Describe intelligent query processing

Completed

In SQL Server 2017 and 2019, and with Azure SQL, Microsoft has introduced many new features into compatibility levels 140 and 150. Many of these features correct what were formerly anti-patterns like using user defined scalar value functions and using table variables.

These features break down into a few families of features:

Screenshot of Intelligent Query Processing architecture.

Intelligent query processing includes features that improve existing workload performance with minimal implementation effort.

To make workloads automatically eligible for intelligent query processing, change the applicable database compatibility level to 150. For example:

ALTER DATABASE [WideWorldImportersDW] SET COMPATIBILITY_LEVEL = 150;

Adaptive query processing

Adaptive query processing includes many options that make query processing more dynamic, based on the execution context of a query. These options include several features that enhance the processing of queries.

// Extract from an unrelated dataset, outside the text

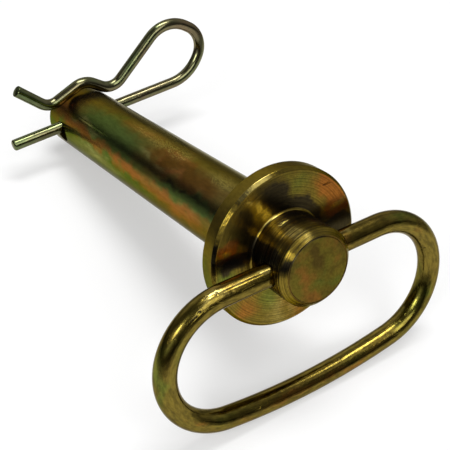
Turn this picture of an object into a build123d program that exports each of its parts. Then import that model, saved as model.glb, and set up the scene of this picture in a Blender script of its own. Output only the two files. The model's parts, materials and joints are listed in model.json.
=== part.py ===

  • Adaptive Joins – the database engine defers choice of join between hash and nested loops based in the number of rows going into the join. Adaptive joins currently only work in batch execution mode.

  • Interleaved Execution – Currently this feature supports multi-statement table-valued functions (MSTVF). Prior to SQL Server 2017, MSTVFs used a fixed row estimate of either one or 100 rows, depending on the version SQL Server. This estimate could lead to suboptimal query plans if the function returned many more rows. An actual row count is generated from the MSTVF before the rest of the plan is compiled with interleaved execution.

  • Memory Grant Feedback – SQL Server generates a memory grant in the initial plan of the query, based on row count estimates from statistics. Severe data skew could lead to either over- or under-estimates of row counts, which can cause over-grants of memory that decrease concurrency, or under-grants, which can cause the query to spill data to tempdb. With Memory Grant Feedback, SQL Server detects these conditions and decreases or increases the amount of memory granted to the query to either avoid the spill or overallocation.

These features are all automatically enabled under compatibility mode 150 and require no other changes to enable.

Table variable deferred compilation

Like MSTVFs, table variables in SQL Server execution plans carry a fixed row count estimate of one row. Much like MSTVFs, this fixed estimate led to poor performance when the variable had a much larger row count than expected. With SQL Server 2019, table variables are now analyzed and have an actual row count. Deferred compilation is similar in nature to interleaved execution for MSTVFs, except that it's performed at the first compilation of the query rather than dynamically within the execution plan.

Batch mode on row store

Batch execution mode allows data to be processed in batches instead of row by row. Queries that incur significant CPU costs for calculations and aggregations will see the largest benefit from this processing model. By separating batch processing and columnstore indexes, more workloads can benefit from batch mode processing.

Scalar user-defined function inlining

In older versions of SQL Server, scalar functions performed poorly for several reasons. Scalar functions were executed iteratively, effectively processing one row at a time. They didn't have proper cost estimation in an execution plan, and they didn't allow parallelism in a query plan. With user-defined function inlining, these functions are transformed into scalar subqueries in place of the user-defined function operator in the execution plan. This transformation can lead to significant gains in performance for queries that involve scalar function calls.

Approximate count distinct

A common data warehouse query pattern is to execute a distinct count of orders or users. This query pattern can be expensive against a large table. Approximate count distinct introduces a much faster approach to gathering a distinct count by grouping rows. This function guarantees a 2% error rate with a 97% confidence interval.